◆ **DATA**
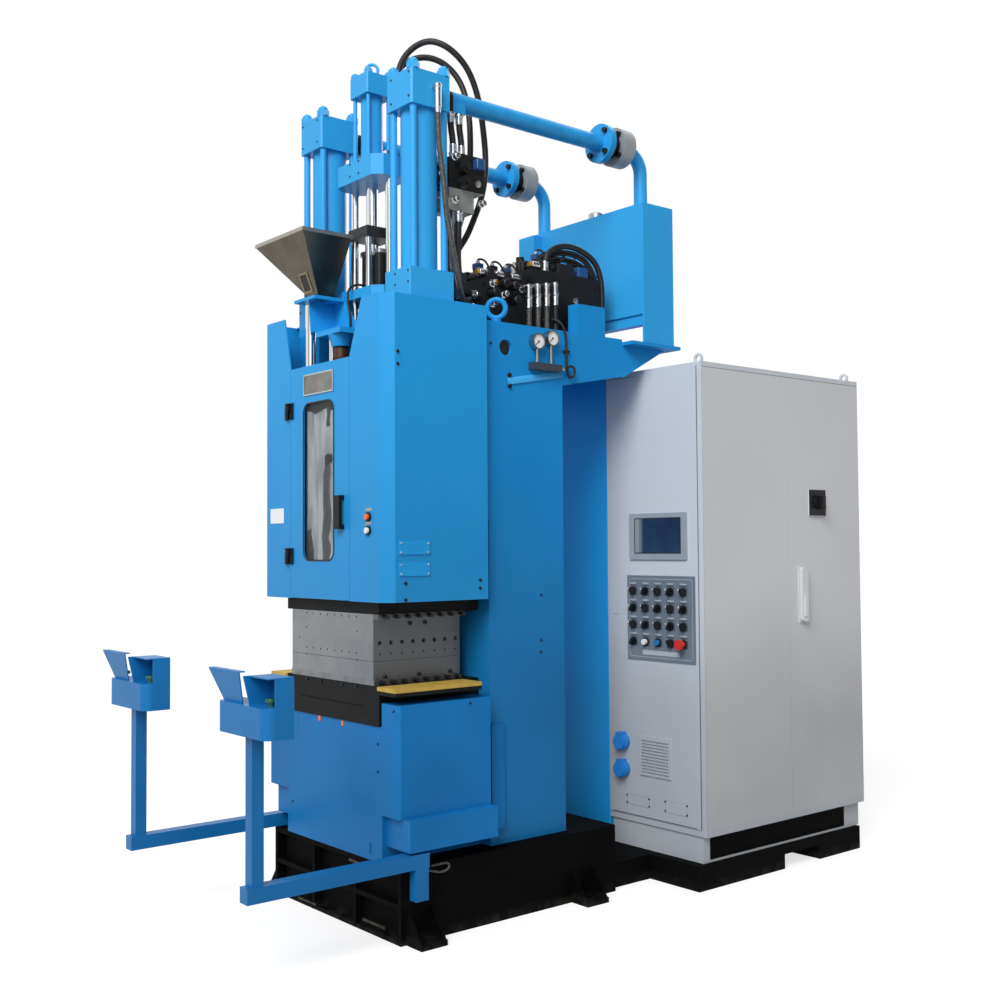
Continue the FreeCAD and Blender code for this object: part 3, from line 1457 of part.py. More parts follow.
# ------------------------------------------------------------------ control cabinet
def build_cabinet_body():
    """Cabinet carcass: open to the front panel and to the doors on the right."""
    body = block(cab_left, cab_right, cab_front, cab_rear, cab_low, cab_high)
    inside = block(cab_left + cab_wall, cab_right - cab_door - cab_gap, cab_front + cab_wall, cab_rear - cab_wall,
                   cab_low + cab_wall, cab_high - cab_wall)
    sill = cab_low + cab_sill
    roof = cab_high - cab_wall
    door_hole = block(cab_right - cab_door - cab_gap, cab_right, cab_front + cab_gap, cab_rear - cab_gap, sill, roof)
    throat = block(cab_right - 3 * cab_wall, cab_right - cab_door - cab_gap + 1, cab_front + cab_wall + cab_post,
                   cab_rear - cab_wall - cab_post, sill + cab_wall, roof - cab_wall)
    front_hole = block(cab_left + cab_wall, cab_right - cab_post - cab_wall, cab_front, cab_front + cab_wall + 1,
                       sill + cab_wall, roof)
    body = body.cut(inside).cut(door_hole).cut(throat).cut(front_hole)
    plinth = block(cab_left + plinth_inset, cab_right - cab_post, cab_front + plinth_inset, cab_rear - plinth_inset,
                   cab_base_height, cab_low)
    tray = block(cab_left + cab_wall, cab_left + cab_wall + 6, cab_front + 120, cab_rear - 120,
                 cab_low + 150, cab_high - 150)
    pieces = [body, plinth, tray]
    for x in (cab_left + eye_inset * 0.6, cab_right - eye_inset * 1.3):
        for y in (cab_front + eye_inset, cab_rear - eye_inset * 0.6):
            eye = rod_y(x, y, y + eye_thick, cab_high + eye_outer / 2 - 2, eye_outer)
            eye = eye.cut(rod_y(x, y, y + eye_thick, cab_high + eye_outer / 2 - 2, eye_hole))
            pieces.append(eye.fuse(rod_z(x, y + eye_thick / 2, cab_high, cab_high + 6, eye_outer * 0.6)))
    return fuse_all(pieces)


def build_cabinet_base():
    """Low skid under the cabinet: two box beams, the bridge over the fork pocket, and the link forward."""
    beams = [block(cab_base_left, cab_base_right, cab_base_front, fork_front, 0, cab_base_height),
             block(cab_base_left, cab_base_right, fork_rear, cab_base_rear, 0, cab_base_height),
             block(cab_base_left, cab_base_right, fork_front, fork_rear, fork_height, cab_base_height)]
    return beams + [block(link_left, link_right, base_rear, cab_base_front, 0, cab_base_height)]


def build_front_panel():
    """Fixed front panel with the ventilation grille and seats for the controls."""
    sill = cab_low + cab_sill
    panel = block(cab_left + cab_gap, cab_right - cab_post - cab_gap, cab_front - panel_thick, cab_front,
                  sill, cab_high - cab_gap)
    front = cab_front - panel_thick
    grille = block(grille_left, grille_right, front - grille_depth, front, grille_low, grille_high)
    pitch = (grille_high - grille_low - 20) / slot_count
    for k in range(slot_count):
        z = grille_low + 10 + k * pitch
        grille = grille.cut(block(grille_left + 10, grille_right - 10, front - grille_depth, front, z, z + slot_height))
    return fuse_all([panel, grille])


def build_sockets():
    """Two round service sockets with hinged lids, lids fused shut."""
    front = cab_front - panel_thick
    shapes = []
    for k in range(2):
        z = socket_low_z + k * socket_step
        base = rod_y(socket_x, front - socket_depth, front, z, socket_dia)
        lid = rod_y(socket_x, front - socket_depth - 8, front - socket_depth, z, socket_dia - 10)
        lug = block(socket_x - 14, socket_x + 14, front - socket_depth - 8, front, z + socket_dia / 2 - 6,
                    z + socket_dia / 2 + 6)
        shapes.append(fuse_all([base, lid, lug]))
    return shapes


def build_hmi():
    """Operator screen: bezel with a sunk pane."""
    front = cab_front - panel_thick
    bezel = block(hmi_left, hmi_right, front - hmi_depth, front, hmi_low, hmi_high)
    edges = [e for e in bezel.Edges if abs(e.BoundBox.YMax - e.BoundBox.YMin) > 1]
    bezel = bezel.makeFillet(6, edges)
    return bezel.cut(block(hmi_left + screen_margin, hmi_right - screen_margin, front - hmi_depth,
                           front - hmi_depth + screen_sink, hmi_low + screen_margin * 0.9,
                           hmi_high - screen_margin * 0.8))


def knob_place(column, row):
    """Centre of a control on the operator's board."""
    return knob_first_x + column * knob_pitch, knob_first_z - row * knob_pitch


def board_front():
    """Front face of the operator's board."""
    return cab_front - 2 * panel_thick


special = {(1, 3): "white", (2, 3): "blue", (4, 3): "stop"}


def build_board():
    """Operator's board with its selector knobs, and collars for the push buttons."""
    front = board_front()
    board = block(board_left, board_right, front, front + panel_thick, board_low, board_high)
    pieces = [board]
    holes = []
    for row in range(knob_rows):
        for column in range(knob_columns):
            x, z = knob_place(column, row)
            pieces.append(rod_y(x, front - knob_base, front, z, knob_dia))
            if (column, row) in special:
                holes.append(rod_y(x, front - knob_base, front + panel_thick, z, push_dia + 2 * running_gap))
            else:
                grip = block(x - knob_grip_width / 2, x + knob_grip_width / 2, front - knob_base - knob_grip,
                             front - knob_base, z - knob_dia * 0.42, z + knob_dia * 0.42)
                grip.rotate(V(x, 0, z), V(0, 1, 0), 25 if (row + column) % 2 else -25)
                pieces.append(grip)
    return fuse_all(pieces).cut(Part.makeCompound(holes))


def push_button(column, row, head, reach):
    """Push button in the operator's board; a wide head stands clear of the collar."""
    front = board_front()
    x, z = knob_place(column, row)
    stem = rod_y(x, front - knob_base - reach, front, z, push_dia)
    if head <= push_dia:
        return stem
    cap_depth_y = 12.0
    cap = rod_y(x, front - knob_base - reach, front - knob_base - reach + cap_depth_y, z, head)
    return fuse_all([stem, cap])


def cabinet_door(y0, y1):
    """Right-hand door leaf: folded pan."""
    sill = cab_low + cab_sill
    roof = cab_high - cab_wall - cab_gap
    leaf = block(cab_right - cab_door, cab_right, y0, y1, sill, roof)
    rim = 16.0
    pocket = block(cab_right - cab_door, cab_right - 3, y0 + rim, y1 - rim, sill + rim, roof - rim)
    return leaf.cut(pocket)


def build_rear_leaf():
    """Rear door leaf with the plates of the main switch and of the lever handle."""
    leaf = cabinet_door(door_split + cab_gap / 2, cab_rear - 2 * cab_gap)
    half = switch_plate / 2
    plate = block(cab_right, cab_right + switch_plate_thick, switch_y - half, switch_y + half,
                  switch_z - half, switch_z + half)
    low = lever_high - lever_length
    seat = block(cab_right, cab_right + lever_plate, lever_y - lever_width / 2 - 5, lever_y + lever_width / 2 + 5,
                 low - 6, lever_high + 6)
    return fuse_all([leaf, plate, seat])


def build_lever():
    """Lever handle lying on its plate, pivoted near its top."""
    x0 = cab_right + lever_plate + running_gap
    low = lever_high - lever_length
    bar = block(x0, x0 + lever_thick, lever_y - lever_width / 2, lever_y + lever_width / 2, low, lever_high)
    edges = [e for e in bar.Edges if abs(e.BoundBox.XMax - e.BoundBox.XMin) > 1]
    bar = bar.makeFillet(lever_width * 0.35, edges)
    thumb = block(x0 + lever_thick, x0 + lever_thick + 6, lever_y - 11, lever_y + 11, low + 24, low + 110)
    return fuse_all([bar, thumb])


def build_switch():
    """Main switch knob: round base with a grip bar and pointer."""
    x0 = cab_right + switch_plate_thick + running_gap
    base = rod_x(x0, x0 + 12, switch_y, switch_z, switch_knob)
    grip = block(x0 + 12, x0 + switch_knob_depth, switch_y - 10, switch_y + 10,
                 switch_z - switch_knob * 0.46, switch_z + switch_knob * 0.46)
    return fuse_all([base, grip])


# ------------------------------------------------------------------ write every node
save("base_frame", build_base())
save("c_frame", build_frame() + [build_lift_ring(), build_guard_box()])
save("lower_housing", build_housing())
save("side_covers", build_side_covers())
save("lower_table", build_table())
save("insulation_boards", build_boards())
save("lower_heating_plate", build_lower_heating())
save("lower_mould_half", build_lower_mould())
save("upper_mould_half", build_upper_mould())
save("upper_platen", build_platen())
save("clamp_blocks", for_both_cylinders(clamp_block))
save("clamp_barrels", for_both_cylinders(clamp_barrel))
save("clamp_caps", for_both_cylinders(clamp_cap))
save("clamp_tie_rods", build_tie_rods())
save("clamp_rods", for_both_cylinders(clamp_rod_shape))
save("injection_crossheads", build_crosshead())
save("injection_columns", build_columns())
save("injection_cylinder", build_injection_cylinder())
save("barrels", build_shot_barrel() + [build_feed_barrel()])
save("plunger", build_plunger())
save("hopper", build_hopper())
save("hopper_bracket", build_bracket())
save("upper_cover", build_hood())
save("cover_button_orange", build_cover_button(orange_z))
save("cover_button_white", build_cover_button(white_z))
save("front_door", build_door())
save("door_window", build_pane())
save("prefill_pipes", for_both_cylinders(prefill_pipe_shape))
save("tank_pipes", for_both_cylinders(tank_pipe_shape))
save("flange_bolts", build_flange_bolts())
save("oil_tank", build_tank())
save("breather_cap", build_breather())
save("power_pack_cover", build_pack_cover())
save("valve_manifold", build_manifold())
save("solenoid_valves", build_valves())
save("hose_fittings", build_fittings())
save("fixed_hoses", build_fixed_hoses())
save("loop_hoses", build_loop_hoses())
save("pressure_gauges", build_gauges())
save("gauge_needle_front", build_needle(0))
save("gauge_needle_rear", build_needle(1))
save("console_arms", for_both_cylinders(console_arm))
lefts = console_lefts()
save("console_boxes", [console_box(lefts["left"]), console_box(lefts["right"])])
for name, left in lefts.items():
    save("start_button_" + name, palm_button(left + box_width - start_from_right))
    save("stop_button_" + name, palm_button(left + stop_from_left))
save("cabinet_body", build_cabinet_body())
save("cabinet_base", build_cabinet_base())
save("cabinet_front_panel", build_front_panel())
save("service_sockets", build_sockets())
save("hmi_screen", build_hmi())
save("operator_board", build_board())
save("panel_button_white", push_button(1, 3, push_dia, push_reach))
save("panel_button_blue", push_button(2, 3, push_dia, push_reach))
save("emergency_stop", push_button(4, 3, stop_dia, stop_reach))
save("cabinet_door_front", cabinet_door(cab_front + 2 * cab_gap, door_split - cab_gap / 2))
save("cabinet_door_rear", build_rear_leaf())
save("cabinet_handle", build_lever())
save("main_switch", build_switch())
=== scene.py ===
"""Looks of a vertical injection moulding machine with its control cabinet.

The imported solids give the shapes; this script gives them their finishes and adds the
thin trim, fasteners, hoses and instrument faces. Metres, +Z up, the operator stands at -Y.
"""
import logging
import math
from dataclasses import dataclass, replace
from enum import Enum

import bmesh
import bpy
import numpy as np
from mathutils import Matrix, Vector


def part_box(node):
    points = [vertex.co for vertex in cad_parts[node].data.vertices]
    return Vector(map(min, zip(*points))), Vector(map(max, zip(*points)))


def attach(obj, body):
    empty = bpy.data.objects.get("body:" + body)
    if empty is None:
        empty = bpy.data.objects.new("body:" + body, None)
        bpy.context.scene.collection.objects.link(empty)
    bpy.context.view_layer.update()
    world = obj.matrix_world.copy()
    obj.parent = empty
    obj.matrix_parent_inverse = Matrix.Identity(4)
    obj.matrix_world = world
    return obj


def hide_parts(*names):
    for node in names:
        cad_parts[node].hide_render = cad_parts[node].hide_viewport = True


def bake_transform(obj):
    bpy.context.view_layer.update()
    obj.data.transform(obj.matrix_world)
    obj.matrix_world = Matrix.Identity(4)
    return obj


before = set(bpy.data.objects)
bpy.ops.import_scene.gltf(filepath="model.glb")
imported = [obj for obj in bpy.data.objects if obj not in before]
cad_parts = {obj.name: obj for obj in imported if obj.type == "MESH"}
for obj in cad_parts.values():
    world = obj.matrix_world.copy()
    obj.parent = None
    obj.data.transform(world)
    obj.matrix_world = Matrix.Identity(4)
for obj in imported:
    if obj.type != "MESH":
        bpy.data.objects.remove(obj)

log = logging.getLogger("moulding_machine")
Array = np.ndarray
Point = tuple[float, float, float]
MM = 0.001
FRONT: Point = (0.0, -1.0, 0.0)
RIGHT: Point = (1.0, 0.0, 0.0)
LEFT: Point = (-1.0, 0.0, 0.0)
UP: Point = (0.0, 0.0, 1.0)
WHITE = (1.0, 1.0, 1.0, 1.0)
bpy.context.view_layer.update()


# ---------------------------------------------------------------- surfaces
@dataclass
class Surface:
    """A mesh held as arrays: corner points and one index array per face size."""

    points: Array
    faces: list[Array]

    def placed(self, origin: Point, normal: Point = (0, 0, 1), up: Point = (0, 1, 0)) -> "Surface":
        """Carries local x, y, z onto right, up and normal: p = origin + x*right + y*up + z*normal.

        Args:
            origin: where the local origin goes.
            normal: direction of local z.
            up: direction of local y, made square to the normal.

        Returns:
            The surface in the machine's frame.
        """
        z_axis = np.array(normal, float)
        z_axis /= np.linalg.norm(z_axis)
        y_axis = np.array(up, float)
        y_axis -= z_axis * (y_axis @ z_axis)
        y_axis /= np.linalg.norm(y_axis)
        basis = np.stack([np.cross(y_axis, z_axis), y_axis, z_axis])
        return Surface(self.points @ basis + np.array(origin, float), self.faces)

    def moved(self, step: Point) -> "Surface":
        """The surface shifted by a step."""
        return Surface(self.points + np.array(step, float), self.faces)

    def scattered(self, places: Array) -> "Surface":
        """One copy at each place: points are broadcast, faces shifted by whole copies.

        Args:
            places: (n, 3) offsets.

        Returns:
            All the copies as one surface.
        """
        places = np.asarray(places, float).reshape(-1, 3)
        count = len(self.points)
        points = (self.points[None] + places[:, None]).reshape(-1, 3)
        shift = np.arange(len(places)) * count
        faces = [(f[None] + shift[:, None, None]).reshape(-1, f.shape[1]) for f in self.faces]
        return Surface(points, faces)


def joined(*parts: Surface) -> Surface:
    """Several surfaces as one, with their face indices shifted in turn."""
    starts = np.cumsum([0] + [len(p.points) for p in parts[:-1]])
    faces = [f + start for p, start in zip(parts, starts) for f in p.faces]
    return Surface(np.concatenate([p.points for p in parts]), faces)


def grid_faces(rows: int, columns: int, wrap: bool) -> Array:
    """Quads between neighbouring rows of a grid; wrap closes each row on itself."""
    column = np.arange(columns if wrap else columns - 1)
    row = np.arange(rows - 1)[:, None] * columns
    after = (column + 1) % columns
    return np.stack([row + column, row + after, row + columns + after, row + columns + column],
                    -1).reshape(-1, 4)


def revolved(profile: list[tuple[float, float]], segments: int = 28) -> Surface:
    """Solid of revolution about local z: (r cos a, r sin a, h) for each profile pair (r, h).

    Args:
        profile: radius and height pairs, from the axis back to the axis.
        segments: number of steps round the axis.

    Returns:
        The closed surface, its poles still doubled.
    """
    radius, height = np.array(profile, float).T[:, :, None]
    angle = np.linspace(0, 2 * math.pi, segments, endpoint=False)
    points = np.stack([radius * np.cos(angle), radius * np.sin(angle), height + 0 * angle], -1)
    return Surface(points.reshape(-1, 3), [grid_faces(len(profile), segments, True)])


def turned(steps: list[tuple[float, float]], segments: int) -> Surface:
    """Solid of revolution that closes flat onto the axis at its first and its last step."""
    return revolved([(0, steps[0][1]), *steps, (0, steps[-1][1])], segments)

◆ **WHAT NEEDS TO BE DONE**
Repeat, character for character, the lines of the material above from the line with "push_button(1, 3, push_dia, push_reach))" through the line with "zip(*points))), Vector(map(max, zip(*points)))".

◆ **REPLY**
save("panel_button_white", push_button(1, 3, push_dia, push_reach))
save("panel_button_blue", push_button(2, 3, push_dia, push_reach))
save("emergency_stop", push_button(4, 3, stop_dia, stop_reach))
save("cabinet_door_front", cabinet_door(cab_front + 2 * cab_gap, door_split - cab_gap / 2))
save("cabinet_door_rear", build_rear_leaf())
save("cabinet_handle", build_lever())
save("main_switch", build_switch())
=== scene.py ===
"""Looks of a vertical injection moulding machine with its control cabinet.

The imported solids give the shapes; this script gives them their finishes and adds the
thin trim, fasteners, hoses and instrument faces. Metres, +Z up, the operator stands at -Y.
"""
import logging
import math
from dataclasses import dataclass, replace
from enum import Enum

import bmesh
import bpy
import numpy as np
from mathutils import Matrix, Vector


def part_box(node):
    points = [vertex.co for vertex in cad_parts[node].data.vertices]
    return Vector(map(min, zip(*points))), Vector(map(max, zip(*points)))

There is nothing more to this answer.